3. You will now use an external speech signal to modulate the amplitude of your carrier. Your modulation signal will be
derived from your own voice, then sent to the waveform generator by way of the BNC connector located on the rear
panel of the arbitrary waveform generator. As a microphone, you will use the small loudspeaker contained in your lab
kit. The voltage output of this "microphone" represents your speech waveform. The signal it produces in response to
normal human speech is about 5 µV peak, and the waveform generator operates best with an external modulation
signal in the 5-V range. Hence you will have to build an electronic circuit that amplifies your speech signal by about
106.
1) If you have not already done so as part of your homework, construct the circuit shown below using the parts in your lab
kit. The integrated circuit is an LM741 general purpose amplifier. Note that a 1-k* resistor has the color code brn-blkred, and 1-M* resistor has the code brn-blk-grn. Consult with your instructor if you are not sure how to use the
connection breadboard.
5. Your amplifier needs to be powered by +12V and -12V dc voltage sources in order to operate. Turn on the Agilent
E3631A DC power supply and set the sources to +12 V and -12 V. With the output off, connect these voltage outputs
to your circuit at the points shown.

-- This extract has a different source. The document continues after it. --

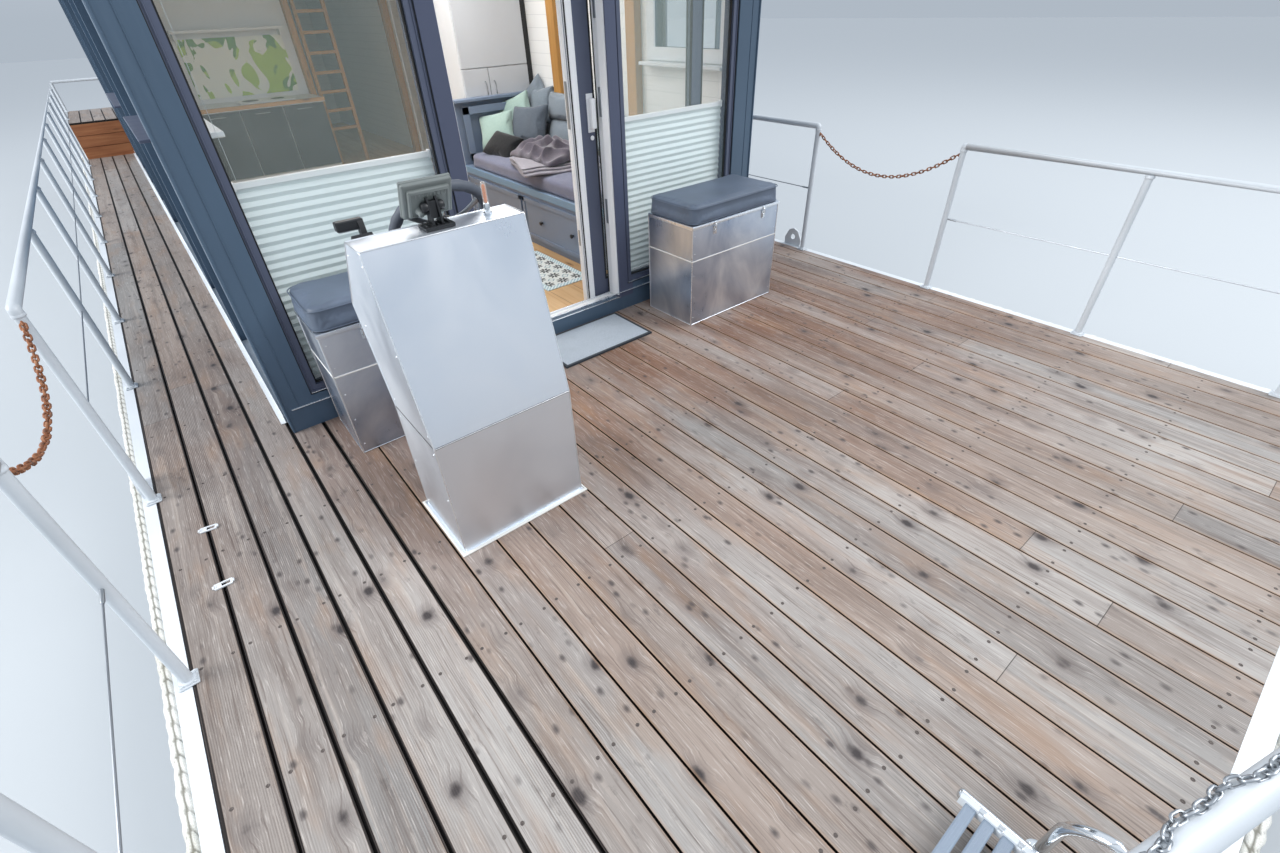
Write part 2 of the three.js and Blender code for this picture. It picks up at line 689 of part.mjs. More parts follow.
function outboardLeg() {
  const { steerX, plate, shaft } = outboard;
  const foil = [
    [steerX - 60, 0], [steerX - 85, 32], [steerX - 130, 34], [steerX - 190, 8], [steerX - 190, -8],
    [steerX - 130, -34], [steerX - 85, -32],
  ];
  const yoke = (z0, z1) => cut(
    box(steerX - 110, steerX + 42, -45, 45, z0, z1),
    rod([steerX, 0, z0 - 5], [steerX, 0, z1 + 5], 25.4, 14));
  const gearcase = [
    [0, 0], [18, 12], [34, 45], [40, 110], [38, 180], [28, 212], [0, 212],
  ].map(([r, h]) => new THREE.Vector2(r, h));
  const casing = solid(
    new THREE.LatheGeometry(gearcase, 14).rotateZ(Math.PI / 2).translate(steerX - 20, 0, shaft));
  return join(
    alongZ(foil, shaft, 870), yoke(540, 585), yoke(835, 876),
    box(steerX - 250, steerX - 40, -60, 60, plate, plate + 8), casing,
    alongY([[steerX - 70, shaft - 20], [steerX - 110, 40], [steerX - 175, 40], [steerX - 195, shaft - 20]], -6, 6),
    alongZ([[steerX + 30, -70], [steerX + 30, 70], [steerX - 60, 110], [steerX - 220, 100], [steerX - 220, -100],
      [steerX - 60, -110]], 860, 886),
  );
}

function outboardCowl() {
  const { steerX } = outboard;
  const z = 886 + seat;
  return alongY([
    [steerX + 80, z], [steerX + 90, z + 120], [steerX + 60, z + 260], [steerX - 10, z + 330], [steerX - 120, z + 350],
    [steerX - 215, z + 320], [steerX - 262, z + 230], [steerX - 280, z + 100], [steerX - 262, z],
  ], -142, 142, 30);
}

function propeller() {
  const { steerX, shaft } = outboard;
  const x0 = steerX - 20 - 212 - seat;
  const hub = rod([x0, 0, shaft], [x0 - 62, 0, shaft], 26, 14);
  const blades = [90, 210, 330].map((deg) => {
    const shape = new THREE.Shape();
    shape.moveTo(10, -16);
    shape.quadraticCurveTo(70, -52, 112, -18);
    shape.quadraticCurveTo(122, 10, 96, 34);
    shape.quadraticCurveTo(50, 40, 10, 16);
    const blade = new THREE.ExtrudeGeometry(shape, { depth: 6, bevelEnabled: false, curveSegments: 4 });
    blade.translate(0, 0, -3).rotateX(THREE.MathUtils.degToRad(32));
    blade.rotateY(-Math.PI / 2).rotateX(THREE.MathUtils.degToRad(deg));
    return solid(blade.translate(x0 - 34, 0, shaft));
  });
  return join(hub, blades);
}

// Furniture seen through the glass

const bed = { x0: -6041, x1: -3961, front: 653, back: 1518, top: 520, mattress: 640, board: 1040 };

function daybed() {
  const low = cabin.floorTop + seat;
  return join(
    box(bed.x0, bed.x1, bed.front, bed.back, low, deckTop + bed.top),
    box(bed.x0 - 30, bed.x0 + 5, bed.front, bed.back, low, deckTop + bed.board),
  );
}

function mattress() {
  return roundedPad(
    bed.x0 + 5 + seat, bed.x1, bed.front - 10, bed.back, deckTop + bed.top + seat, deckTop + bed.mattress, 40);
}

function cabinet() {
  return box(-6641, bed.x0 - 30 - seat, 793, bed.back, cabin.floorTop + seat, deckTop + 2060);
}

function kitchenCounter() {
  const low = cabin.floorTop + seat;
  return join(
    box(partition.x + partition.thick + seat, -9041, -1518, 300, low, deckTop + 880),
    box(partition.x + partition.thick + seat, -9001, -1518, 320, deckTop + 860, deckTop + 900),
  );
}

// The whole boat

const boat = new THREE.Group();
boat.position.x = midLength;
const add = (name, shape, paintOfIt) => boat.add(mesh(name, shape, paintOfIt));

const sides = [["starboard", -1], ["port", 1]];

for (const [name, side] of sides) {
  const [y0, y1] = [side * (cabin.halfWidth + seat), side * planksHalf].sort((a, b) => a - b);
  add("float_" + name, floatHull(side), paint.blue);
  add("deck_side_" + name,
    boards(stern.front + seat, cabin.planksEnd - seat, y0, y1, deckTop, -planksHalf + plank.pitch), paint.deck);
  add("cabin_wall_" + name, sideWall(side), paint.blue);
  sideWindows.forEach((row, i) =>
    add("side_glass_" + name + "_" + (i + 1), sidePane(side, row), paint.glass));
  add("rail_aft_" + name,
    sideRail(aftPosts, side * rail.y, aftPosts.map((x) => (x < stern.front ? stern.top : deckTop)), gateAft, -15080),
    paint.white);
}

add("deck_frame", deckFrame(), paint.white);
add("deck_frame_aft", deckFrameAft(), paint.white);
add("transom_bracket", join(transomBracket()), paint.white);
add("deck_fore",
  boards(cabin.planksEnd, 0, -planksHalf, planksHalf, deckTop, -planksHalf + plank.pitch), paint.deck);
add("rope_fender", ropeFender(), paint.rope);
add("stern_frame", sternFrame(), paint.white);
add("stern_step", sternStep(), paint.newWood);
add("stern_deck",
  boards(stern.aft, stern.front, -planksHalf, planksHalf, stern.top, -planksHalf + plank.pitch), paint.deck);

add("cabin_floor", cabinFloor(), paint.oak);
add("cabin_wall_aft", aftWall(), paint.blue);
add("aft_glass", aftPane(), paint.glass);
add("cabin_front", frontFrame(), paint.blue);
add("cabin_roof", cabinRoof(), paint.blue);
add("partition",
  box(partition.x, partition.x + partition.thick, -1518, partition.portEnd, cabin.floorTop + seat, cabin.top - seat),
  paint.white);
add("front_casing_starboard", frontCasing(frontLeft), paint.lavender);
add("front_casing_port", frontCasing(frontRight), paint.lavender);
add("front_glass_starboard", frontPane(frontLeft), paint.glass);
add("front_glass_port", frontPane(frontRight), paint.glass);
add("blind_starboard", blind(frontLeft), paint.blind);
add("blind_port", blind(frontRight), paint.blind);
add("door_leaf", doorLeaf(), paint.lavender);
add("door_glass", doorPane(), paint.glass);

add("console", consoleBox(), paint.aluminium);
const wheelMesh = mesh("helm_wheel", helmWheel(), paint.black);
wheelMesh.applyMatrix4(wheelFrame());
boat.add(wheelMesh);
add("display", displayUnit(), paint.grey);
add("throttle", throttle(), paint.black);
for (const row of lockers) {
  add("locker_" + row[0], lockerBox(row), paint.aluminium);
  add("locker_lid_" + row[0], lockerLid(row), paint.aluminium);
  add("locker_cushion_" + row[0], lockerCushion(row), paint.cushion);
}
add("door_mat", doorMat(), paint.mat);

add("rail_fore_starboard", foreRail(-1, starboardFore, [-1400]), paint.white);
add("rail_fore_port", join(foreRail(1, portFore, portBow), gateLugs()), paint.white);
add("bow_gate", bowGate(), paint.white);
const sternEnd = rail.y - rail.radius - 1 - seat;
add("rail_stern", crossRail([-1145, 0, 1145], -15080, stern.top, -sternEnd, sternEnd), paint.white);
add("chain_starboard", gateChain(gateAft, starboardFore[0], -rail.y, 150), paint.chain);
add("chain_port", gateChain(gateAft, portFore[0], rail.y, 210), paint.chain);
add("boarding_ladder", ladderBody(), paint.steel);

add("daybed", daybed(), paint.bed);
add("mattress", mattress(), paint.mattress);
add("cabinet", cabinet(), paint.white);
add("kitchen_counter", kitchenCounter(), paint.white);

add("outboard_swivel", swivelBracket(), paint.black);
add("outboard_leg", outboardLeg(), paint.black);
add("outboard_cowl", outboardCowl(), paint.black);
add("propeller", propeller(), paint.aluminium);

export default boat;
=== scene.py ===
import bpy
import bmesh
import math
import numpy as np
from mathutils import Matrix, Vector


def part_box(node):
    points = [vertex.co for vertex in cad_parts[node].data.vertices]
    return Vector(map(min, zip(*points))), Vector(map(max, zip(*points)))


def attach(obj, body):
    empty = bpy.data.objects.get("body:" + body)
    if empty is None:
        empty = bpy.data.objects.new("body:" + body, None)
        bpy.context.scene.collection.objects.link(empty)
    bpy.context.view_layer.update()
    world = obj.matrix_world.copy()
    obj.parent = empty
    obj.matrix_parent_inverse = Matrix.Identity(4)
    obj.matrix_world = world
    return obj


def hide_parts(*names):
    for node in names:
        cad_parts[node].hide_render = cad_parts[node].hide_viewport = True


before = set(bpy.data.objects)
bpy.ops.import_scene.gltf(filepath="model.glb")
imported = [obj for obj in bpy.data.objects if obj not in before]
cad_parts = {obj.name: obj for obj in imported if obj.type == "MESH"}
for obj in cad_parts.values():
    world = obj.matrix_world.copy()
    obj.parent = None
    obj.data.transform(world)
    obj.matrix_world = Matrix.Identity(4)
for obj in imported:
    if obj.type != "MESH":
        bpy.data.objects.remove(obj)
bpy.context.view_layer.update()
print("frame loaded")

# pieces are made in millimetres from the bow end of the planking (aft is minus), the middle line and the keel
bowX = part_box("deck_fore")[1][0]


# meshes from arrays


def gridFaces(rows, cols, roundRows=False, roundCols=False):
    # quads between neighbours of a rows x cols grid of points; in
    # a round direction the last line joins the first
    i = np.arange(rows if roundRows else rows - 1)[:, None]
    j = np.arange(cols if roundCols else cols - 1)[None, :]
    ii, jj = (i + 1) % rows, (j + 1) % cols
    return np.stack([i * cols + j, ii * cols + j, ii * cols + jj, i * cols + jj], -1).reshape(-1, 4)


def ringFaces(rows, cols):
    # a stack of rings: the walls between them and a flat face at both ends
    ends = np.arange(cols)
    return [gridFaces(rows, cols, False, True), ends[None], (ends[::-1] + (rows - 1) * cols)[None]]


def ringLoft(rings):
    # rings of the same count joined in turn
    rings = np.asarray(rings, float)
    return rings.reshape(-1, 3), ringFaces(*rings.shape[:2])


def shell(near, far):
    # two grids of points, the one the other's back, joined round the edge
    n, m = near.shape[:2]
    rim = np.concatenate([np.arange(m), np.arange(1, n) * m + m - 1, (n - 1) * m + np.arange(m - 1)[::-1],
                          np.arange(1, n - 1)[::-1] * m])
    after = np.roll(rim, -1)
    faces = gridFaces(n, m)
    return (np.concatenate([near.reshape(-1, 3), far.reshape(-1, 3)]),
            [faces, faces[:, ::-1] + n * m, np.stack([rim, rim + n * m, after + n * m, after], 1)])


def gather(*parts):
    # several (points, faces) pairs as one, each one's face numbers moved past the points before it
    points, faces, first = [], [], 0
    for p, groups in parts:
        points.append(p)
        faces += [g + first for g in groups]
        first += len(p)
    return np.concatenate(points), faces


def carry(path, profile, up=(0, 0, 1), closed=False):
    # each profile point (a, b) goes to path + a * across + b * over, where
    # across = along x up and over = across x along
    path = np.asarray(path, float)
    ahead = np.roll(path, -1, 0) - path
    behind = path - np.roll(path, 1, 0)
    if not closed:
        ahead[-1], behind[0] = behind[-1], ahead[0]
    unit = lambda v: v / np.maximum(np.linalg.norm(v, axis=1, keepdims=True), 1e-9)
    along = unit(unit(ahead) + unit(behind))
    across = unit(np.cross(along, np.broadcast_to(np.asarray(up, float), along.shape)))
    over = np.cross(across, along)
    mitre = 1 / np.clip((unit(ahead) * along).sum(1), 0.5, 1)
    profile = np.broadcast_to(profile, (len(path),) + np.shape(profile)[-2:])
    points = (path[:, None] + (profile[..., :1] * mitre[:, None, None]) * across[:, None]
              + profile[..., 1:] * over[:, None])
    n, m = len(path), profile.shape[1]
    return points.reshape(-1, 3), [gridFaces(n, m, True, True)] if closed else ringFaces(n, m)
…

Be sure to connect the ground lead as well. Use a cable to connect the output of the
amplifier to Channel 2 of the scope.
6. Ask an instructor to check your wiring, then turn on the circuit and set the scope to view Channel 2. Speak into the
microphone and observe your waveform on the scope.
7. Now use another T-connector to connect your speech output to the external modulation terminal on the back of the
waveform generator. Set the scope to display both Channel 1 and Channel 2 at the same time.
8. Set your Agilent-VEE control panel AM-SOURCE to "External". Talk into your microphone and observe what happens
to your carrier. Can you hear your voice over your radio?